В моих расчётах был и другой элемент. Не прибегая к словам, я сообщил властям, что не боюсь их. Добровольно отвергая престиж и возможности моей университетской позиции и приступая к физической работе, я как бы упреждал их. Я самостоятельно принял на себя все то, что они сделали бы мне, если бы я подал заявление на выездную визу, оставаясь в Московском университете. Лишив их средств для ответного удара, я лишил их контроля надо мной. Единственное, что им оставалось, — это посадить меня. Но, не будучи активным диссидентом, я не думал, что это вероятно. Они знали, что чем менее страха я выказывал, тем больше усилий от них потребуется, чтобы запугать меня, заставить отказаться от моего плана. В атмосфере «разрядки» и с их стремлением выглядеть «цивилизованно», они вполне вероятно могли прийти к заключению, что не стоило усилий держать меня. Но гарантии не было.
Моим первым побуждением было сесть с Александром Романовичем и раскрыть ему свой план. Но были две веских причины против этого. Хотя я делал все, что в моих силах, чтобы отдалиться от него и таким образом минимизировать любые возможные для него последствия моих действий, я не был уверен в его реакции. Каковы бы ни были его подлинные убеждения, публично он всегда был лояльным, временами — ревностно лояльным, советским гражданином. Было ли это маской, которую осторожность побуждала его не снимать? Действительно ли он верил в то, что говорил? Я подозревал, что на самом деле это было нечто среднее: постоянный сознательный диссонанс между тем, что вы говорили, и тем, что вы чувствовали, было бы слишком тяжело переносить. За многие годы наших близких связей мне ни разу не удалось вызвать Александра Романовича на откровенную политическую дискуссию. Что бы я не пытался ему говорить, его ответ всегда был резкой, почти неистовой «партийной линией». Самое большее, что позволял себе Лурия, раскрывая своё глубоко запрятанное несогласие, было периодическое невнятное ворчание: «Времена сложные, дураков много». То, что вначале было принято им как защитная мимикрия, со временем стало формой «самогипноза».
Ирония в том, что термин «самогипноз» был предложен в 1990 году, наполовину в шутку, не кем иным, как собственной дочерью Лурии Леной за обедом в «Нирване», индийском ресторане с видом на нью-йоркский Центральный парк. Мы говорили о её родителях, давно умерших, и о других людях их поколения. Как и меня, Лену заинтриговал политический самогипноз как защитный психологический механизм в условиях тирании. Жена Лурии Лана Пименовна была значительно менее подвержена самогипнозу, и на протяжении ряда лет мы с нею много и откровенно разговаривали, о запрещённых предметах.

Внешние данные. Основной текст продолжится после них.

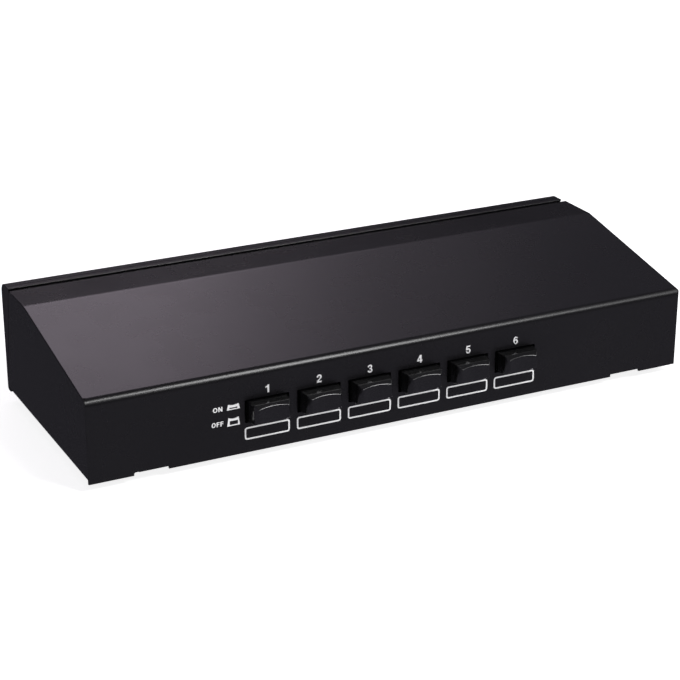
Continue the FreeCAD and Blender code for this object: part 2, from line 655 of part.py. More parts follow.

При такой установке Лурии не было гарантии, что он не сообщит о моих намерениях университетским властям. Согласно правилам, управлявшим системой, именно это и ожидалось от него, и игнорирование правил было бы воспринято как серьёзный проступок советского профессора и безупречного члена партии. Будучи информированным о моих планах, университет немедленно избавился бы от меня как от потенциальной обузы. Я бы оказался в невозможном подвешенном состоянии даже до подачи заявления на визу. Это было особенно рискованно. Исключённому из университета по «политической неблагонадёжности», мне бы оказалось крайне трудно найти работу — любую работу. В условиях советского государства-мышеловки это было очень опасное состояние. Писаный закон разрешал государству арестовывать и помещать в тюрьму «паразитов» — людей без работы. К этому редко применяемому закону прибегали тогда, когда власти хотели «достать» кого-нибудь — в частности, «политически неблагонадёжного» человека, пытающегося покинуть страну. Ради спасения и моего плана, и души моего учителя, я мог только надеяться, что он не сообщит обо мне, но в этом не было гарантии.
И затем была другая, менее эгоистичная причина не раскрываться Александру Романовичу. Попросту говоря, я боялся, что шок от новости о моих планах может вызвать инфаркт прямо на месте. У него было слабое сердце, и внутренний страх перед государством мог привести к эмоциональной реакции, несоразмерной с реальной ситуацией. В любом случае, для Александра Романовича было лучше не знать о моих намерениях. Только немногие знали о них. Все это были доверенные друзья, несмотря на их очень разные убеждения и происхождение.